Entries with model source code
----

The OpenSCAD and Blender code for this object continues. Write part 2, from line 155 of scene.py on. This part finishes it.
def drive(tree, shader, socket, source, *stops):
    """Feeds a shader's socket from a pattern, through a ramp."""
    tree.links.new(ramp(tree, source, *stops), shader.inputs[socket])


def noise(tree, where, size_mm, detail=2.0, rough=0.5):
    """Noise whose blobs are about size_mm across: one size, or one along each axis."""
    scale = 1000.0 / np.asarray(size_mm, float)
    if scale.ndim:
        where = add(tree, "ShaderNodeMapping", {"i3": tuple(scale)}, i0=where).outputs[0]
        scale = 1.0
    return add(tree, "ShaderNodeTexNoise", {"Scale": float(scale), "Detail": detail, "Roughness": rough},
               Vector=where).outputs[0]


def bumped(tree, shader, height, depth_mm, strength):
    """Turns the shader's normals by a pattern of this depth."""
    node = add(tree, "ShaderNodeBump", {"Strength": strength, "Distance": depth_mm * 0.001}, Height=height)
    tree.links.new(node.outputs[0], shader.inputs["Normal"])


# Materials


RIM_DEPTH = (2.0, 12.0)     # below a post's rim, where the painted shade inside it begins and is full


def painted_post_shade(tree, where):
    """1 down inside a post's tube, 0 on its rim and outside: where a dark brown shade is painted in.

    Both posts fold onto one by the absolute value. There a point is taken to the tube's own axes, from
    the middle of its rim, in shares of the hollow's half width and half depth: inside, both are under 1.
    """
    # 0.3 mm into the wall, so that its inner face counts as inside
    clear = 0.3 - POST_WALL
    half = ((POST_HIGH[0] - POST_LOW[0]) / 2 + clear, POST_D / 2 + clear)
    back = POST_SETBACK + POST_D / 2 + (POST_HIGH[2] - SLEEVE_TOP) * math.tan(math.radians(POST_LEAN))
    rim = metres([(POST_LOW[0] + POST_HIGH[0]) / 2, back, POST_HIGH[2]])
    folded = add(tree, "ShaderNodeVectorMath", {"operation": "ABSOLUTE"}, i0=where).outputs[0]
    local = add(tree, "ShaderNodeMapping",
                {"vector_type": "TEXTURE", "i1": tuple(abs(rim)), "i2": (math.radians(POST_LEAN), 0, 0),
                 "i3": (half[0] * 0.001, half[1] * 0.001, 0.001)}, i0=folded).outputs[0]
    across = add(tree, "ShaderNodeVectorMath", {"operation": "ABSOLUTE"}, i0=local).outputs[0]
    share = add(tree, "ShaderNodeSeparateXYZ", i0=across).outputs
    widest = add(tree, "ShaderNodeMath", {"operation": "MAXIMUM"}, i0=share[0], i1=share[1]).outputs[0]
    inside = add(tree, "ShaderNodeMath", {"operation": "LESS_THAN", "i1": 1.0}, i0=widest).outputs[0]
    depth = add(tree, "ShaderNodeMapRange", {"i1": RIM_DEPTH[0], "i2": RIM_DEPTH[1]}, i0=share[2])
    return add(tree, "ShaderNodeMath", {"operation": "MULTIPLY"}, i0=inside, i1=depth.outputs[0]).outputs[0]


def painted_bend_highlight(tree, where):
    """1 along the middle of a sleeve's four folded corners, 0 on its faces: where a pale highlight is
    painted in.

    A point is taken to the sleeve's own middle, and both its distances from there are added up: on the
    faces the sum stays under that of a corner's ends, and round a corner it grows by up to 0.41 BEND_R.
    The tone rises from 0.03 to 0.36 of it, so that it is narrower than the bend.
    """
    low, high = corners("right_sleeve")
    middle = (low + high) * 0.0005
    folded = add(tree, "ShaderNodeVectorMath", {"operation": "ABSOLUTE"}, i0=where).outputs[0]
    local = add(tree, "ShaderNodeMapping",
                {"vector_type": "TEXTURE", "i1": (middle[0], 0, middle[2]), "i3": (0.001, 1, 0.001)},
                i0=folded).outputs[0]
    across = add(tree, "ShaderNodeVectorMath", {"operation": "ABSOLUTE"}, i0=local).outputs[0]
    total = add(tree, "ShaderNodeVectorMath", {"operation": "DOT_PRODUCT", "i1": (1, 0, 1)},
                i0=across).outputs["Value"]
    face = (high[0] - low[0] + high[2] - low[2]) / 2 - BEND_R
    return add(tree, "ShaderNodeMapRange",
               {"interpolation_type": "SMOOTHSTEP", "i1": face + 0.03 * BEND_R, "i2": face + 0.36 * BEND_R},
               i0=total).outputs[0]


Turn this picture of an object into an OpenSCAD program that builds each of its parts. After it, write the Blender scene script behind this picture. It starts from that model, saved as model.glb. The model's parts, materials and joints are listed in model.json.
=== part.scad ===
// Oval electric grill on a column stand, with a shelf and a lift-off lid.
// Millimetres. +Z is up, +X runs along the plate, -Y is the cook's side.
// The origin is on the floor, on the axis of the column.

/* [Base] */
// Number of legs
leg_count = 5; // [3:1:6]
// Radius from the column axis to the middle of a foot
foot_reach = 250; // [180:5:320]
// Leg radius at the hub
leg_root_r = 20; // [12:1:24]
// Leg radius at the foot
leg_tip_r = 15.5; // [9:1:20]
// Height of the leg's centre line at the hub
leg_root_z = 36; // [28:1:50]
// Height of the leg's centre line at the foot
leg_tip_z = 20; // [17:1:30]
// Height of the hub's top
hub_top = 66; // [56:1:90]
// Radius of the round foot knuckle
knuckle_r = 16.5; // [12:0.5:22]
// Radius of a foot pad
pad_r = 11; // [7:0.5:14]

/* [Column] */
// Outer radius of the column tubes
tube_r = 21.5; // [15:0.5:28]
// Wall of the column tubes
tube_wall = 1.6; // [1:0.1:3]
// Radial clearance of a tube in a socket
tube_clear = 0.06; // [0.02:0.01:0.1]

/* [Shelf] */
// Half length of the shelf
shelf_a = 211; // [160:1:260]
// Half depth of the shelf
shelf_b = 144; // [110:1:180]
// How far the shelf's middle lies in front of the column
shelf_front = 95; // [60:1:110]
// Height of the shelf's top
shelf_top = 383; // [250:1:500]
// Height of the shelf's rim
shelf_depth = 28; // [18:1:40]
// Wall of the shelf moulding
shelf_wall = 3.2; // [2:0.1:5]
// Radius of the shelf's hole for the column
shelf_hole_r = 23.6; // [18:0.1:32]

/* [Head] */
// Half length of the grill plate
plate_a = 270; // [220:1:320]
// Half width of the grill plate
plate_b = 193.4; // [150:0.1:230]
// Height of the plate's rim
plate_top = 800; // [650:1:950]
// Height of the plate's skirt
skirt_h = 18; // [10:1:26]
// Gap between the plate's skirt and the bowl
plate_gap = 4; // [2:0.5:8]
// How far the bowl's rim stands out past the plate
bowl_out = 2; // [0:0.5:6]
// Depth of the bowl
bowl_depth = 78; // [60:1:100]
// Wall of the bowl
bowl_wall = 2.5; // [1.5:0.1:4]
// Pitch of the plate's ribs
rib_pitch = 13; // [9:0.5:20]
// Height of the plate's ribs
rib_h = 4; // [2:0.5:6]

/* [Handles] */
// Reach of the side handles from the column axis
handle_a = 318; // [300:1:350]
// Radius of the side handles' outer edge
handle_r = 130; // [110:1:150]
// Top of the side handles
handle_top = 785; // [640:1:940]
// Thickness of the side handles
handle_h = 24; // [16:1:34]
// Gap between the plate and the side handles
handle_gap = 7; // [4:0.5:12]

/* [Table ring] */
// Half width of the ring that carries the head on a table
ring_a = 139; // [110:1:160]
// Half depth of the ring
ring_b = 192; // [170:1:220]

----

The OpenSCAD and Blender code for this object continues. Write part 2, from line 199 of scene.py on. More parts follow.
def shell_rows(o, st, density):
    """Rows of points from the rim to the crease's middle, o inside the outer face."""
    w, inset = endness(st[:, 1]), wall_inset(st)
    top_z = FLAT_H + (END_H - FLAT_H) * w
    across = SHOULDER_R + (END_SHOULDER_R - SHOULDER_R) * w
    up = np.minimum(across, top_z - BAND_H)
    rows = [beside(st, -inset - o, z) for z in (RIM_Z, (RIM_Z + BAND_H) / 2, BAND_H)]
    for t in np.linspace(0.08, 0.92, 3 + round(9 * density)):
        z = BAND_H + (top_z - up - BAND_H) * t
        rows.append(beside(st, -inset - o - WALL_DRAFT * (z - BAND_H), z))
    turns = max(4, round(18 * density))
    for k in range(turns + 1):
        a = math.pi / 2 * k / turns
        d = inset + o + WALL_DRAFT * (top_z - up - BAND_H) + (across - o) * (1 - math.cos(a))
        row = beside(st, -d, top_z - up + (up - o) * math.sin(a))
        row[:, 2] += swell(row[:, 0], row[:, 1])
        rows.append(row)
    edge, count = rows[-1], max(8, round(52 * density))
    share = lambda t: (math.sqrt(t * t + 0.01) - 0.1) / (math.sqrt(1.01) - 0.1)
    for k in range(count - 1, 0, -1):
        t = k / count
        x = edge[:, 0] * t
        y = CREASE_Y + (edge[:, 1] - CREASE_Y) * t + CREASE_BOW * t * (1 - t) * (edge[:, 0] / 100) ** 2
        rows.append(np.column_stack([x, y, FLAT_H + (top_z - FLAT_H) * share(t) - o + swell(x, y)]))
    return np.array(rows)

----

YOUR INSTRUCTIONS
Would you quote everything above from the line containing "Turn this picture" down to the line containing "of the column."? Include both of those lines and nothing else.

EXPECTED ANSWER
Turn this picture of an object into an OpenSCAD program that builds each of its parts. After it, write the Blender scene script behind this picture. It starts from that model, saved as model.glb. The model's parts, materials and joints are listed in model.json.
=== part.scad ===
// Oval electric grill on a column stand, with a shelf and a lift-off lid.
// Millimetres. +Z is up, +X runs along the plate, -Y is the cook's side.
// The origin is on the floor, on the axis of the column.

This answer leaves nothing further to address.